Macy’s was having an awesome “one day sale” around the Easter holiday, and as soon as I could get to a computer, I checked the status of the Martha Stewart inventory. Her products are reliable and affordable, and if I found a Dutch oven with those characteristics that was on sale I’d pretty much take it as a sign that it was meant to be. The selection was pretty extensive with various sized of enameled cast iron pots, and a few colors to choose from. The sunny, happy mustard pot caught my eye, and I quickly added it to my online shopping cart. As if I needed any more assurance that this Dutch oven and I were made for each other, regular shipping at Macy’s.com had it in my possession in three days, way sooner than expected.
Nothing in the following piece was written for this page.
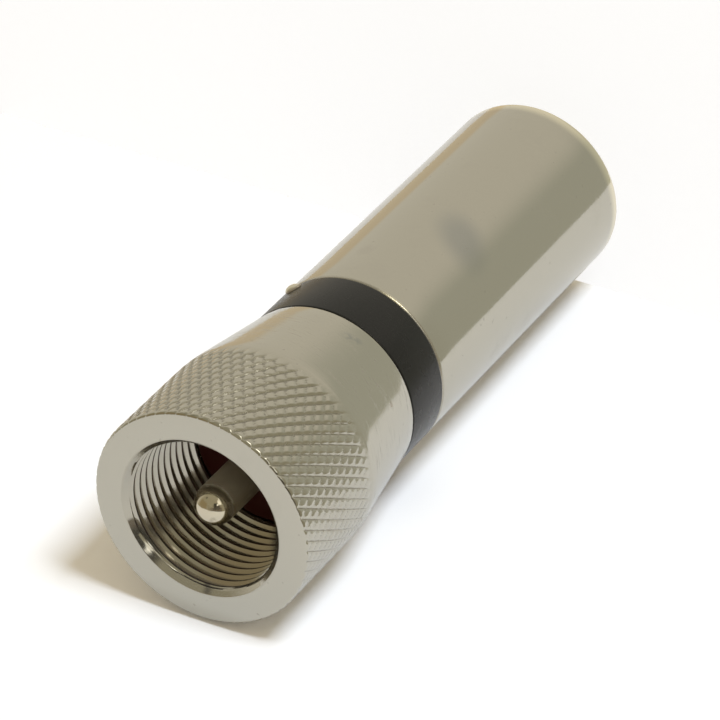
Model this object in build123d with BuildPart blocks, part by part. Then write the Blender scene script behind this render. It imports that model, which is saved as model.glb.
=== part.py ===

The hardest part about the entire process was finding the perfect recipe to christen my new toy. After perusing the many recipes I once had to pass on due to a lack of the feature tool, I decided on a delicious Bolognese to accompany homemade pasta.

Bolognese Sauce

From Gourmet Magazine, 2002

2 medium onions, finely chopped

4 celery ribs, finely chopped

2 medium carrots, finely chopped

5 garlic cloves, thinly sliced

1/4 cup extra-virgin olive oil

1/4 pound pancetta or slab bacon, ground by butcher or thinly sliced and pulsed in food processor until finely chopped

1 pound ground veal

1 pound ground pork (not lean)

1 (6-ounce) can tomato paste

1 cup whole milk

1 cup dry white wine

1 cup water

1 teaspoon fresh thyme leaves

1 1/4 teaspoons kosher salt

1/2 teaspoon black pepper
Cook onions, celery, carrot, and garlic in oil in a 6- to 8-quart heavy pot over moderate heat, stirring occasionally, until softened, about 5 minutes.

Add pancetta, veal, and pork and cook over moderately high heat, stirring and breaking up lumps, until no longer pink, about 6 minutes.

Stir in tomato paste, milk, wine, water, and thyme and gently simmer, covered, until sauce is thickened, 1 to 1 1/2 hours. Add salt and pepper and remove from heat.

Sauce may be made 2 days ahead and cooled, uncovered, before chilling, covered. Frozen, it keeps for 1 month.

The end result had many levels of flavor without being too complicated. As soon as I smelled the aroma of the onions, carrots, garlic and celery as they cooked down, I knew I had chosen the right recipe to begin my Dutch oven love affair. Instead of pancetta, I added bacon, which really stood out but was not too overbearing. The wine, tomato paste and milk elevate the Bolognese to another level of flavor, and allowing the three to simmer into the meat for about an hour gives the liquids the opportunity to develop, combined, their own unique taste.

Cooking with the Dutch oven was as fun as I thought it would be, and it really retained heat while the ingredients didn’t stick to the bottom or sides at all. This certainly would not have been the case with the other hefty, stock pots I own. Clean up was just as easy, as the remnants from the Bolognese just wiped easily off the inside surface of the Dutch oven.

The Bolognese was delicious, and though I definitely would like to make it again in the future, I can’t make any promises it will happen soon. I have many, many recipes I once passed on that I can now make with my beautiful, perfect, new Dutch oven.